***** Source records *****

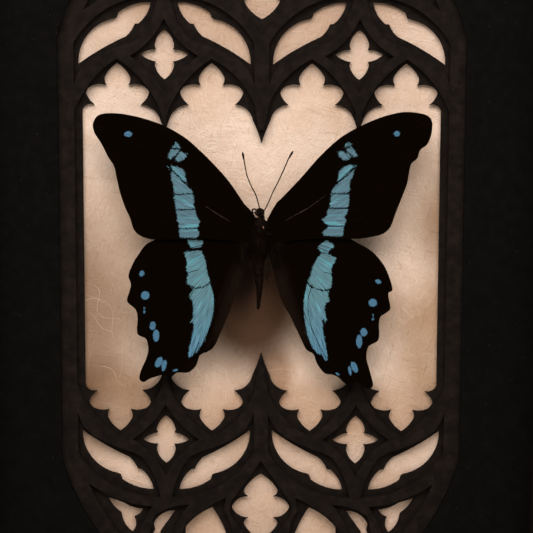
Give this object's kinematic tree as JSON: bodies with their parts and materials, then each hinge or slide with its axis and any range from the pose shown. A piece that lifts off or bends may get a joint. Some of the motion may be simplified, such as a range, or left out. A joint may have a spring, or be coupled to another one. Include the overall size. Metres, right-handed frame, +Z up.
{
  "type": "framed butterfly specimen",
  "caption": "Dried black swallowtail butterfly with a blue band, set over handmade paper in a double-ended Gothic tracery window, in a deep black shadow-box frame.",
  "frame": {"origin": "middle of the case's foot, on the surface it stands on, halfway between its front and the hardware on its back", "axes": "+X to the right seen from the front, +Y from the front to the back, +Z up"},
  "size_m": [0.175, 0.0322, 0.277],
  "materials": {
    "black_wood": "satin black stain",
    "black_card": "matt black card, laser cut",
    "handmade_paper": "matt cream handmade paper with loose fibres",
    "foam_board": "matt white",
    "hardboard": "smooth brown hardboard",
    "cork": "matt cork",
    "wing_scales": "velvety black scales with a pale blue band",
    "body_fur": "dark brown fur over horn",
    "antenna_horn": "dark horn",
    "zinc_steel": "zinc plated"
  },
  "bodies": {
    "root": {"rail_top": "black_wood", "rail_bottom": "black_wood", "rail_left": "black_wood", "rail_right": "black_wood", "spacer_left": "black_card", "spacer_right": "black_card", "spacer_top": "black_card", "spacer_bottom": "black_card", "window_panel": "black_card", "tracery_ribs": "black_card", "tracery_foils": "black_card", "paper_sheet": "handmade_paper", "foam_board": "foam_board", "back_board": "hardboard", "riser_block": "cork", "forewing_left": "wing_scales", "forewing_right": "wing_scales", "hindwing_left": "wing_scales", "hindwing_right": "wing_scales", "body": "body_fur", "antenna_left": "antenna_horn", "antenna_right": "antenna_horn", "button_left_upper": "zinc_steel", "button_left_lower": "zinc_steel", "button_right_upper": "zinc_steel", "button_right_lower": "zinc_steel", "screw_left_upper": "zinc_steel", "screw_left_lower": "zinc_steel", "screw_right_upper": "zinc_steel", "screw_right_lower": "zinc_steel", "sawtooth_hanger": "zinc_steel", "nail_left": "zinc_steel", "nail_right": "zinc_steel"}
  },
  "joints": []
}
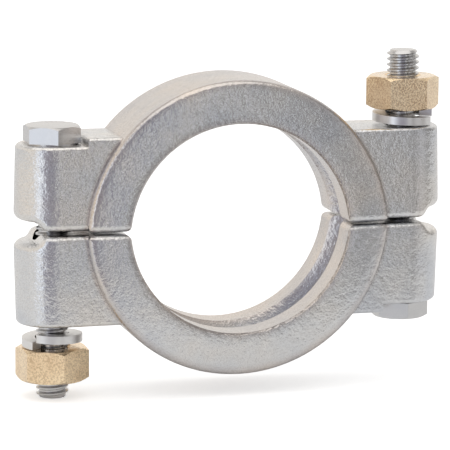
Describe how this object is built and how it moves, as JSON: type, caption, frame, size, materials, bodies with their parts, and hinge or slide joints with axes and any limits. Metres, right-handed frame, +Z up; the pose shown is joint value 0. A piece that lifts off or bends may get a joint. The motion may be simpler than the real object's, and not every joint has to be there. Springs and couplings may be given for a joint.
{
  "type": "two-bolt sanitary ferrule clamp",
  "caption": "Two-bolt high-pressure clamp for a sanitary ferrule joint: two cast halves with a V groove, hexagon bolts, nuts and split lock washers.",
  "frame": {"origin": "centre of the clamp's bore, midway between its faces, on the plane where the halves part", "axes": "+Y along the bore towards the back, +Z up along the bolts, +X from the left bolt to the right one"},
  "size_m": [0.1074, 0.0234, 0.083],
  "materials": {
    "cast_stainless": "tumbled cast stainless steel with a fine orange-peel grain",
    "bolt_steel": "satin stainless steel",
    "nut_bronze": "dull mottled bronze",
    "washer_steel": "bright rolled stainless steel"
  },
  "bodies": {
    "lower": {"lower_half": "cast_stainless", "right_bolt": "bolt_steel"},
    "upper": {"upper_half": "cast_stainless", "left_bolt": "bolt_steel", "right_lock_washer": "washer_steel"},
    "right_nut": {"right_nut": "nut_bronze"},
    "left_nut": {"left_nut": "nut_bronze", "left_lock_washer": "washer_steel"}
  },
  "joints": [
    {"name": "halves_part", "type": "slide", "parent": "lower", "child": "upper", "axis": [0, 0, 1], "range_m": [0, 0.0044]},
    {"name": "right_nut_turn", "type": "hinge", "parent": "upper", "child": "right_nut", "pos_m": [0.04445, 0, 0.031], "axis": [0, 0, 1], "range_deg": [0, 1124]},
    {"name": "left_nut_turn", "type": "hinge", "parent": "lower", "child": "left_nut", "pos_m": [-0.04445, 0, -0.033], "axis": [0, 0, -1], "range_deg": [0, 1124]}
  ],
  "couplings": [
    {"joint": "right_nut_turn", "follows": "halves_part", "rad_per_m": 4452.7},
    {"joint": "left_nut_turn", "follows": "halves_part", "rad_per_m": 4452.7}
  ]
}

*****

▶ [Problem to work on]: Please output every record, keeping each line exact.

▶ [Expected answer]:
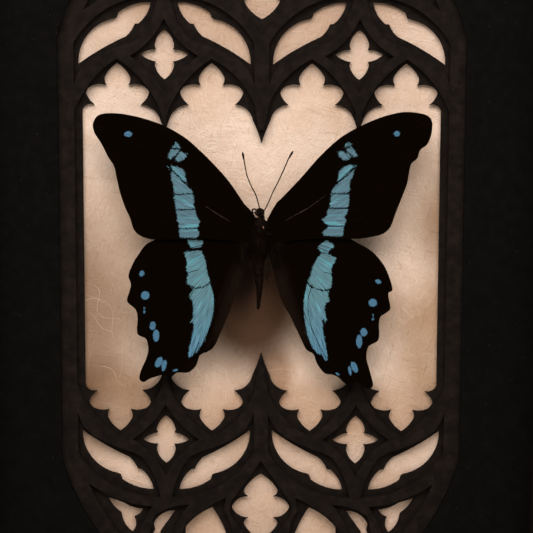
Give this object's kinematic tree as JSON: bodies with their parts and materials, then each hinge or slide with its axis and any range from the pose shown. A piece that lifts off or bends may get a joint. Some of the motion may be simplified, such as a range, or left out. A joint may have a spring, or be coupled to another one. Include the overall size. Metres, right-handed frame, +Z up.
{
  "type": "framed butterfly specimen",
  "caption": "Dried black swallowtail butterfly with a blue band, set over handmade paper in a double-ended Gothic tracery window, in a deep black shadow-box frame.",
  "frame": {"origin": "middle of the case's foot, on the surface it stands on, halfway between its front and the hardware on its back", "axes": "+X to the right seen from the front, +Y from the front to the back, +Z up"},
  "size_m": [0.175, 0.0322, 0.277],
  "materials": {
    "black_wood": "satin black stain",
    "black_card": "matt black card, laser cut",
    "handmade_paper": "matt cream handmade paper with loose fibres",
    "foam_board": "matt white",
    "hardboard": "smooth brown hardboard",
    "cork": "matt cork",
    "wing_scales": "velvety black scales with a pale blue band",
    "body_fur": "dark brown fur over horn",
    "antenna_horn": "dark horn",
    "zinc_steel": "zinc plated"
  },
  "bodies": {
    "root": {"rail_top": "black_wood", "rail_bottom": "black_wood", "rail_left": "black_wood", "rail_right": "black_wood", "spacer_left": "black_card", "spacer_right": "black_card", "spacer_top": "black_card", "spacer_bottom": "black_card", "window_panel": "black_card", "tracery_ribs": "black_card", "tracery_foils": "black_card", "paper_sheet": "handmade_paper", "foam_board": "foam_board", "back_board": "hardboard", "riser_block": "cork", "forewing_left": "wing_scales", "forewing_right": "wing_scales", "hindwing_left": "wing_scales", "hindwing_right": "wing_scales", "body": "body_fur", "antenna_left": "antenna_horn", "antenna_right": "antenna_horn", "button_left_upper": "zinc_steel", "button_left_lower": "zinc_steel", "button_right_upper": "zinc_steel", "button_right_lower": "zinc_steel", "screw_left_upper": "zinc_steel", "screw_left_lower": "zinc_steel", "screw_right_upper": "zinc_steel", "screw_right_lower": "zinc_steel", "sawtooth_hanger": "zinc_steel", "nail_left": "zinc_steel", "nail_right": "zinc_steel"}
  },
  "joints": []
}
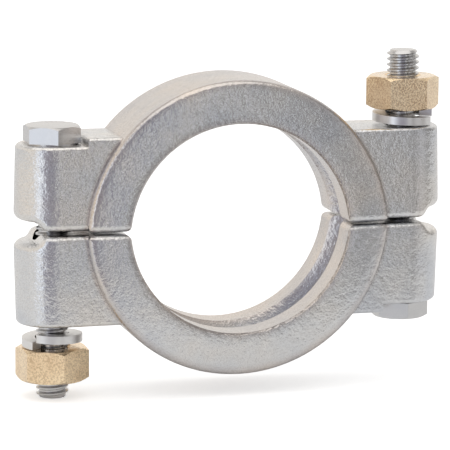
Describe how this object is built and how it moves, as JSON: type, caption, frame, size, materials, bodies with their parts, and hinge or slide joints with axes and any limits. Metres, right-handed frame, +Z up; the pose shown is joint value 0. A piece that lifts off or bends may get a joint. The motion may be simpler than the real object's, and not every joint has to be there. Springs and couplings may be given for a joint.
{
  "type": "two-bolt sanitary ferrule clamp",
  "caption": "Two-bolt high-pressure clamp for a sanitary ferrule joint: two cast halves with a V groove, hexagon bolts, nuts and split lock washers.",
  "frame": {"origin": "centre of the clamp's bore, midway between its faces, on the plane where the halves part", "axes": "+Y along the bore towards the back, +Z up along the bolts, +X from the left bolt to the right one"},
  "size_m": [0.1074, 0.0234, 0.083],
  "materials": {
    "cast_stainless": "tumbled cast stainless steel with a fine orange-peel grain",
    "bolt_steel": "satin stainless steel",
    "nut_bronze": "dull mottled bronze",
    "washer_steel": "bright rolled stainless steel"
  },
  "bodies": {
    "lower": {"lower_half": "cast_stainless", "right_bolt": "bolt_steel"},
    "upper": {"upper_half": "cast_stainless", "left_bolt": "bolt_steel", "right_lock_washer": "washer_steel"},
    "right_nut": {"right_nut": "nut_bronze"},
    "left_nut": {"left_nut": "nut_bronze", "left_lock_washer": "washer_steel"}
  },
  "joints": [
    {"name": "halves_part", "type": "slide", "parent": "lower", "child": "upper", "axis": [0, 0, 1], "range_m": [0, 0.0044]},
    {"name": "right_nut_turn", "type": "hinge", "parent": "upper", "child": "right_nut", "pos_m": [0.04445, 0, 0.031], "axis": [0, 0, 1], "range_deg": [0, 1124]},
    {"name": "left_nut_turn", "type": "hinge", "parent": "lower", "child": "left_nut", "pos_m": [-0.04445, 0, -0.033], "axis": [0, 0, -1], "range_deg": [0, 1124]}
  ],
  "couplings": [
    {"joint": "right_nut_turn", "follows": "halves_part", "rad_per_m": 4452.7},
    {"joint": "left_nut_turn", "follows": "halves_part", "rad_per_m": 4452.7}
  ]
}